Инвалид простонал звук и пошевелил рукой в кармане.
Прожиточный минимум, едоцкая душа, койко-место – все это платоновские слова. Соцстрах. Персональная идиосинкразия становится коллективной мифологией. Это и есть гений.
Вощев, Жачев, Щоев. Девушка Мюд. Древние звуки голой земли и целлулоидный лоск коммунистического плаката. Платонов – это фильм Александрова «Цирк», где на арене в дивертисментах – французская борьба хтонических чудищ. Впрочем, говорить о «красавице и чудовище» не следует. Красавица – не Любовь Орлова, а скорее нищенка, истлевающая на задворках кирпичного завода, разрушенного в гражданскую войну. Если же она молода и здорова и даже в теле, то тело у нее не соками налитое и даже не пухлое, но опухшее, будто ее уже начал жрать рак.
И в распухнувшее тело раки черные впились. Майская ночь, или Утопленница.
Герои Платонова норовят, в поисках лучшего мира, утопиться, потому что их создатель вслушался в звучание слова «утопия».

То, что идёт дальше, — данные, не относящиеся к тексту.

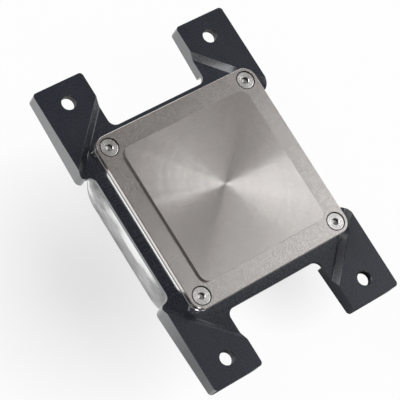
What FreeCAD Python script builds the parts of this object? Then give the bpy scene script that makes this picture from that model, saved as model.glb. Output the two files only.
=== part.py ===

Давно уже замечено, что при жизни Платонова была о нем написана одна почти правильная статья, в том же урожайном тридцать седьмом году. Ее автор – А. Гурвич, будущий непатриотический театральный критик. В каком-то отношении эта статья интересна не менее, чем сам Платонов, если не для характеристики русского духа, то хотя бы советского общества. И, ей-богу, об этом обществе не всегда хочется говорить бранные слова, именно потому, что в нем был не только Сталин, но и Гурвич, околокремлевский мечтатель. В самом деле, что плохого в социализме с человеческим лицом? В Швеции? И соцобес работает, и мануфактуры вдоволь. Парадокс в том, что Гурвич, будучи, несомненно, лучше Сталина, был в то же время «хуже», мельче. Он умудрился понять Платонова, в то же время его не поняв. А Сталин Платонова понимал. Сталин – на уровне Платонова, а Гурвич нет. Гурвич думал, что можно решить квадратуру круга: совместить коммунизм с материальным изобилием и полнотой чувственной жизни. Хорошие люди все время надеются любые проблемы решить к вящей пользе человечества. Русский же человек, будучи не хорошим, но красивым, таких надежд отнюдь не отвергая, в то же время знает, что всегда появится какая-нибудь запятая, и сам эти запятые – не с удовольствием, нет, но подчиняясь року – расставляет. Ибо Сын Человеческий должен быть предан. Человеку не должно быть хорошо.
Короче говоря, Сталин – русский, а Гурвич нет. И Платонова он способен понять не более чем на 95 процентов. Гурвич изначально готов обменять гений на мануфактуру. И это не Швеция, а самый настоящий Шигалев: это он выкалывает Рафаэлю глаза и Шекспира душит в колыбели. Швеция и есть Шигалев: достали-таки Бергмана. Гению нужны Сталин, царь Ирод, бегство в Египет. Или по крайней мере налоговая полиция и Мюнхен.